Sometime fairly early in last season’s Next Food Network Star, Mary Beth Albright wowed the judges (and intrigued me) with a meatloaf made with panko crumbs soaked in buttermilk.
Quick like a bunny, I got me to da Google to snag the recipe, and was… thwarted (!) No sign of it appeared on Food Network and I despaired – OK – I was a little bummed. STILL, I contemplated that meatloaf, and wanted that recipe, and so I would go to da Google every now and then to run a search and see what I could see.
BINGO! A search finally yielded The Meatloaf Recipe on Mary Beth’s blog – which is really kinda cunning looking, so I should go back and check it out more often. Her recipe looks fantastic, and I know everyone on the show loved it, and I know it would make me a fine meatloaf, except…
I had some home made seasoned sourdough croutons that were pretty darned tasty, but, ermmm, a bit dense (actually, they could be a danger to dental work), so I planned to run them through the Cuisinart and use them in place of the panko…
and, Mary Beth makes a barbecue sauce glaze for her meatloaf that I am also absolutely certain is just lovely, but, I happen to have a pantry well-stocked with my barbecue sauce all set and ready to go, so I figured I could skip that step…
and, I had a handy tube of the called for good tomato paste in the fridge, but I also had an aging jar of my tangy Catalina dressing, so opted to use that along with the, ermmm, other seasoning adjustments I made…

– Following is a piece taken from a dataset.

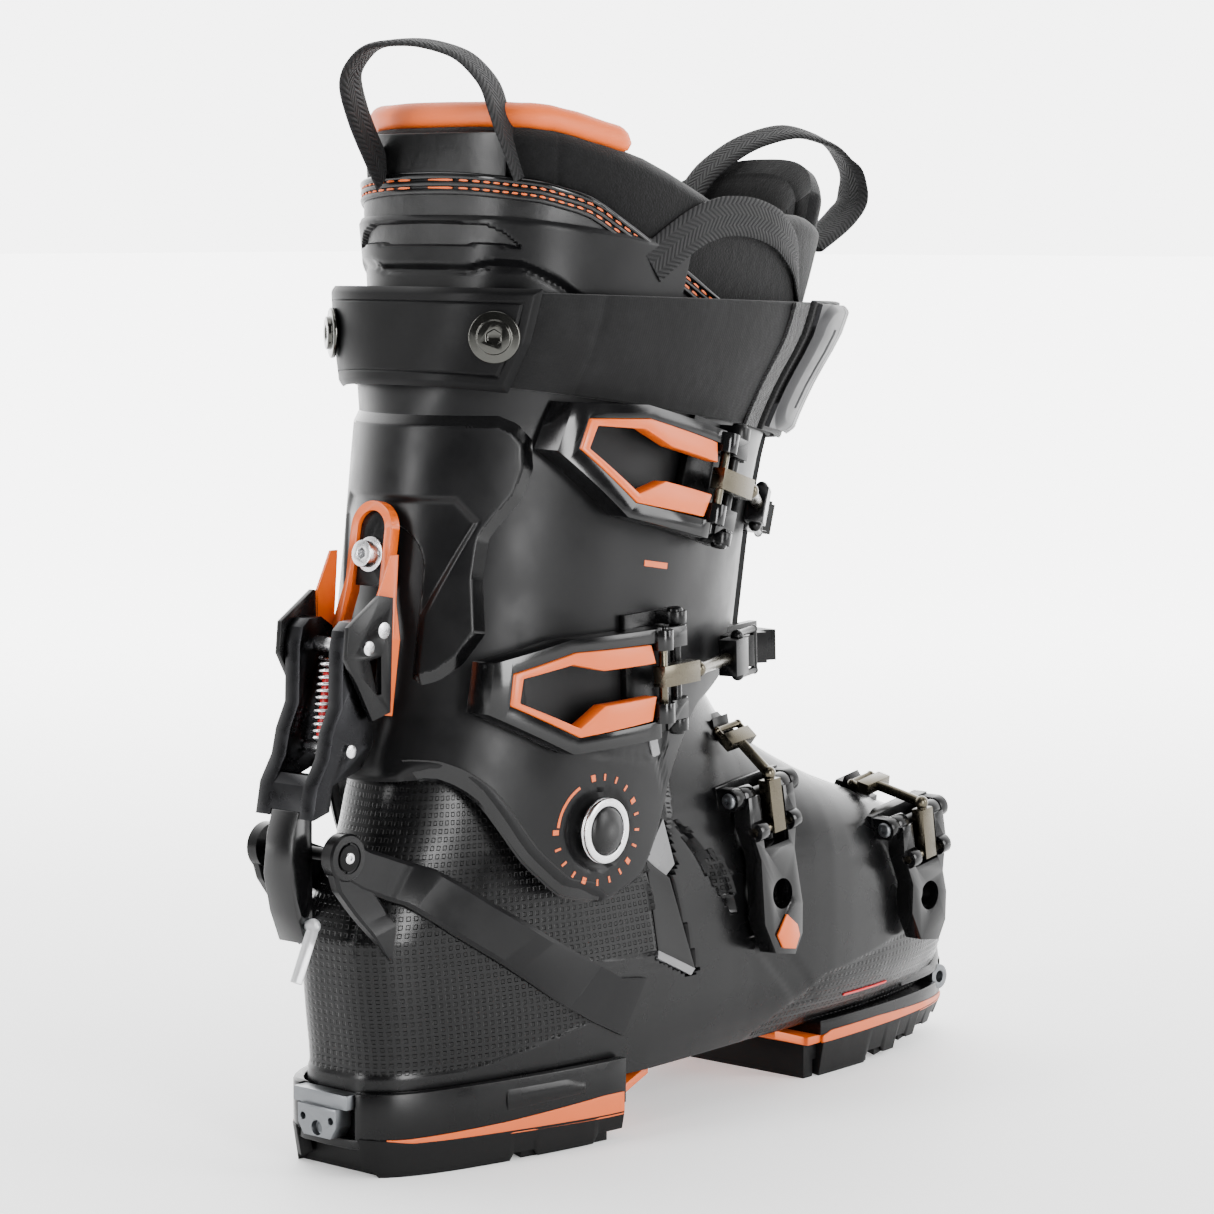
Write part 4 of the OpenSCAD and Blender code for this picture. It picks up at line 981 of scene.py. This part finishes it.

SO! If you want to try Mary Beth’s very nice looking and, if I recall correctly, episode winning, recipe, click here, otherwise, read on and I’ll go though what I did to adapt it to my larder.
•1-1/2 lb ground beef
•1/2 lb ground pork
•1/3 cup panko crumbs, or sourdough croutons run though the food processor
•1 cup buttermilk
•2 or three small onions
•3 or 4 celery ribs, diced
•2 carrots, peeled and chopped
•1/2 large green pepper, diced
•1 tbsp butter
•2 tbsp olive oil
•1/2 tsp salt
•1/2 tsp pepper
•1/2 tsp granulated garlic
•2 tsp dried parsley
•1 tsp dried basil
•2 tbsp Catalina dressing (or tomato paste)
•1 cup Iberico cheese, well chopped or grated (Mary Beth called for grated parmesan, but I had a wedge of this really nice Spanish cheese in my bin that needed to be used)
•1/2 tsp salt
•1/2 tsp pepper
•1/2 pint barbecue sauce
Heat oven to 425º.
Put your crumbs in a bowl, pour the buttermilk over, and set aside while you put the veggies together.
Melt the butter with the olive oil over medium-high in a large pan, then add the onion, celery, carrots, and green pepper and sauté for about ten minutes until the onions are translucent and the other veggies tender.
Lower the heat and add the seasonings and Catalina dressing or tomato paste and stir to combine.
Remove from heat, allow to cool a bit, and then stir in the breadcrumbs soaked in buttermilk and the grated or well-chopped cheese.
Most meatloaf recipes call for a combination of ground beef and pork, or mebbe ground beef, pork, and veal (yummers). I cheated and picked up a couple of packages of ‘meatloaf mix’ at my local market – beef and pork ground together, and in a leak-proof package to boot!
So, your veggies and seasonings and stuff are combined, you have your meat all good to go…
Now for the messy bit:
You have to combine all this stuff together with your bare hands to really get everything well and truly mixed. It’s not pretty – it’s really quite squishy, and, if you haven’t pulled the meat out of the fridge to warm up a bit, it’ll be almost painfully cold to work with, but you gotta do it. Having said that, you could run the mixture in batches through your food processor fitted with the metal blade. You’ll get a smoother, more paté like texture to your meatloaf, but you’ll still need to do some hand mixing to be certain the batches are all well blended back together.
Line a rimmed baking pan with foil and shape your mixture into a loaf down the center. I used a stoneware baker, but a thirteen by nine pan would work as well, just be certain it has a rim, and don’t use a loaf pan – this meatloaf has a fair amount of fat it’s going to release while cooking that you are going to want to dispose of.
Brush some of your barbecue sauce over the meatloaf and pop into the oven for about an hour. Check on it every twenty minutes or so to drain off the fat and apply more of the glaze – by the time it’s done, you’ll have just the glaze flavored with just a touch of fat in the pan juices to drizzle, if you’d like to.
Remove from the oven and allow to rest for ten or fifteen minutes, then slice and serve.
We had ours with some oven roasted new potatoes and my new favorite convenience veggie – canned green beans in a balsamic vinegar reduction with Japanese Seven Spice.